Venture Beat reports:
Marketers are still leaning heavily on legacy solutions originally designed for email. So (they're) stuck in an endless cycle of pre-built messages fashioned from demographic data that’s already historical. (They)’re spending, on average, $2.51 to acquire the single loyal iOS user who will open (an) app no more than three times. The goal of app loyalty is often a black hole, instead of the much more lucrative ongoing, valuable engagement with existing customers
We’ve reached Peak Mobile: U.S. consumers are now spending more time with their mobile apps than catching up on The Walking Dead. They’re turning to their phones all day every day, racking up an average of 150–200 “mobile-moments.” That’s 200 opportunities to catch them in the wild and deliver something valuable, interesting, surprising, and delightful. That’s 200 opportunities most marketers are missing.
Breaking the legacy
In a recent report, Forrester found that marketers are still leaning heavily on legacy solutions originally designed for email when mobile was just a twinkle in a marketer’s eye. So you’re stuck in an endless cycle of pre-built, pre-planned messages fashioned from demographic data that’s already historical by the time your customer gets it.
Or you’re spending, on average, $2.51 to acquire the single loyal iOS user who will open the app no more than three whole times. That’s a lot of money funneled into the macro goal of app loyalty, which is so often a big black money-sucking hole, instead of the much more lucrative micro goal of ongoing, valuable engagement with existing customers you’ve determined have a propensity to be profitable.
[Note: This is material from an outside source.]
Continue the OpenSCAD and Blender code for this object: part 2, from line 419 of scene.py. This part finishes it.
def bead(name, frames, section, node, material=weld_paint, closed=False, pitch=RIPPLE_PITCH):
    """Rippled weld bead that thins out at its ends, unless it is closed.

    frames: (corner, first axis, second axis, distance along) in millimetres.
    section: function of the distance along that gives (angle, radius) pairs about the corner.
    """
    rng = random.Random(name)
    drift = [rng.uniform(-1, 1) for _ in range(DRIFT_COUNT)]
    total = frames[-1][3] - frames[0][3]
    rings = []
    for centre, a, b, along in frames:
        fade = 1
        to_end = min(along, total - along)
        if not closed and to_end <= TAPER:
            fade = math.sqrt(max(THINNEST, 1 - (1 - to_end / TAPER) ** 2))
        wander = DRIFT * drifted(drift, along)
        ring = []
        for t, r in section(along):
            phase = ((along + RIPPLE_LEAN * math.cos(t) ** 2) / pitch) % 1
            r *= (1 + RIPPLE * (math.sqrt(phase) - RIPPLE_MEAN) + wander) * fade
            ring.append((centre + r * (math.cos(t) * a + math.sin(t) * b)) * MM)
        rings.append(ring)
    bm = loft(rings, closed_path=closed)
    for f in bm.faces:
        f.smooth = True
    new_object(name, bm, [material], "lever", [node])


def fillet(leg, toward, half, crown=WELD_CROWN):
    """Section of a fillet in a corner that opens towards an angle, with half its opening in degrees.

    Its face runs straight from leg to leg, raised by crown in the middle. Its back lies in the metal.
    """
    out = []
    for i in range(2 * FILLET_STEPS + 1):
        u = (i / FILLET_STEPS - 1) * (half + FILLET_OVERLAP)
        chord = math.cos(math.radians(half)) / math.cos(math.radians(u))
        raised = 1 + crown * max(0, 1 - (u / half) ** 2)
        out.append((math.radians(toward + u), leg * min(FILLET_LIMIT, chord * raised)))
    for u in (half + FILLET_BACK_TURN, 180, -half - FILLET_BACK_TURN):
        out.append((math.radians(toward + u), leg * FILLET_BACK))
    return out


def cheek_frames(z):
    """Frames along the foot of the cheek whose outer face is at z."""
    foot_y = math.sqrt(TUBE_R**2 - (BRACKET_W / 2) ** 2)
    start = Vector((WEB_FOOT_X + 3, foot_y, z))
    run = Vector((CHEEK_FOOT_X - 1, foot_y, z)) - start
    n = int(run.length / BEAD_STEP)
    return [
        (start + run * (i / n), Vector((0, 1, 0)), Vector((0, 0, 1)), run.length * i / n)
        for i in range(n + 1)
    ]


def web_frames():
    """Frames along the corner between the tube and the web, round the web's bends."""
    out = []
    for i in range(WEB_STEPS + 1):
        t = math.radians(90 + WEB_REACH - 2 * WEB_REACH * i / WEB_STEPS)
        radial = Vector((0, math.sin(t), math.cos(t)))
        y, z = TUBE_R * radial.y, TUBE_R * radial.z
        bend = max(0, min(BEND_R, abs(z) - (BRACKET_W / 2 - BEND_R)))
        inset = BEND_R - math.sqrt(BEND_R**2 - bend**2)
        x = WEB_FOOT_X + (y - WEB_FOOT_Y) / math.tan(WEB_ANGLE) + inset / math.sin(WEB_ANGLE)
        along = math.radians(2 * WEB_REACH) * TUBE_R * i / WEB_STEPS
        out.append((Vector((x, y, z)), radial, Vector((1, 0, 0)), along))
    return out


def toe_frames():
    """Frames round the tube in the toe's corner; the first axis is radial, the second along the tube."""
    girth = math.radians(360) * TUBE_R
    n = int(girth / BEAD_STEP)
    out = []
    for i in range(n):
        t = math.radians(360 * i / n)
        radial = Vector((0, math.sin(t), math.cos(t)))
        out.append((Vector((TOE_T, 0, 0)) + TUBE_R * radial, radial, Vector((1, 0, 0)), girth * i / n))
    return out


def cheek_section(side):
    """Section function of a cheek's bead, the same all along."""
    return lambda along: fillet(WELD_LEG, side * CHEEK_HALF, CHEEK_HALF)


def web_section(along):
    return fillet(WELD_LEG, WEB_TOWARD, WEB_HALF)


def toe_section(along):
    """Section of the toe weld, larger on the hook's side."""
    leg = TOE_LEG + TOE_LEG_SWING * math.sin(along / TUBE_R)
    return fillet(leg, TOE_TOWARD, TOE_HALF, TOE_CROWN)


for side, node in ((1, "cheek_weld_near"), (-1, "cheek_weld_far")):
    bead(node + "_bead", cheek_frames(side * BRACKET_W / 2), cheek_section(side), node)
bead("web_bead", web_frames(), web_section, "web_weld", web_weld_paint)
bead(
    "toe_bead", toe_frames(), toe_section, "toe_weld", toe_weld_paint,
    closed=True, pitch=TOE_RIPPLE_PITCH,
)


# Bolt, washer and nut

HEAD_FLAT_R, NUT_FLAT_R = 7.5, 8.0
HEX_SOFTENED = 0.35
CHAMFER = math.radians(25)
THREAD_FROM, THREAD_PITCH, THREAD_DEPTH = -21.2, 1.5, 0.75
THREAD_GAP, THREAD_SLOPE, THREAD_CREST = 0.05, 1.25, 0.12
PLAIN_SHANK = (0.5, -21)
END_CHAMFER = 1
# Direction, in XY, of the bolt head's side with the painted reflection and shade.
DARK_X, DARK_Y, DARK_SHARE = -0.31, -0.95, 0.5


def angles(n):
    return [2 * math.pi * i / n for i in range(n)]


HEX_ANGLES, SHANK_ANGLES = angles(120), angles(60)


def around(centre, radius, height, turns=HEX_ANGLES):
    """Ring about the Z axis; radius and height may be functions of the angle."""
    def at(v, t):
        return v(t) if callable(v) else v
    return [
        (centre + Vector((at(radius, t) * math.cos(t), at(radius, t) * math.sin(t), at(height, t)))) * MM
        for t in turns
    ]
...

But in mobile moments we have the opportunity to go the extra mile: Every online and offline interaction between you and your customers can be real-time, personalized, and purposeful — and there are hundreds of opportunities every single day.
Mobile isn’t just an out-of-the-way corner of the overall digital medium and digital channel. It’s the most immediate, opportunity-rich quarry of engagement you’ve got, deserving a budget and a mining strategy of its own. It’s increasingly clear that mobile-focused marketers will gain key competitive differentiation.
The new IDEA
To deliver on shifted consumer expectations and the possibility of mobile, Forrester recommends the IDEA framework:
Identify: Identify the best mobile moments to win, serve, and retain your customers. Who are they? What journey are they on? What are their needs and motivations on the go? How can the immediacy, simplicity, and context or relevancy of mobile improve those experiences. And find the moments most likely to drive concrete outcomes, from account creation to sales.
Design: Choose the right content and channel based on context for each customer group in each moment and then design each of those interactions like you’re going for a Nobel prize.
Engineer: Execute at the speed of light, or as close as you can get, to deliver the right content to the right person in the right channel at the right time.
Analyze: It’s the classic rule of thumb: Measure the performance of your campaigns and app engagements, and keep on keeping on top of optimizing.
A whole new category of martech
It’s a great IDEA. But it’s also an enormous undertaking. Adapting, anticipating, and delivering on customer expectations in their mobile moments will overwhelm even the most sophisticated tech-savvy marketers. Forrester has identified an entirely new vendor category that’s risen to help marketers move from following the customer’s journey after the fact to leading it: mobile engagement automation platforms.
They’re the contextual marketing engines bursting onto the scene from vendors like SessionM that can help you deliver these self-perpetuating cycles of real-time, two-way, insights-driven interactions with individual customers that keep them profitable and engaged with your brand across channels.
These platforms do the heavy lifting by immediately sorting incoming data into audiences and context triggers that set off the workflow that the marketer planned. An engagement automation platform won’t generally stand entirely alone; they require some integration on your side with existing CRM, CMS, and product information management systems, channels for delivery (customers’ email service providers, for example), and other analytics solutions.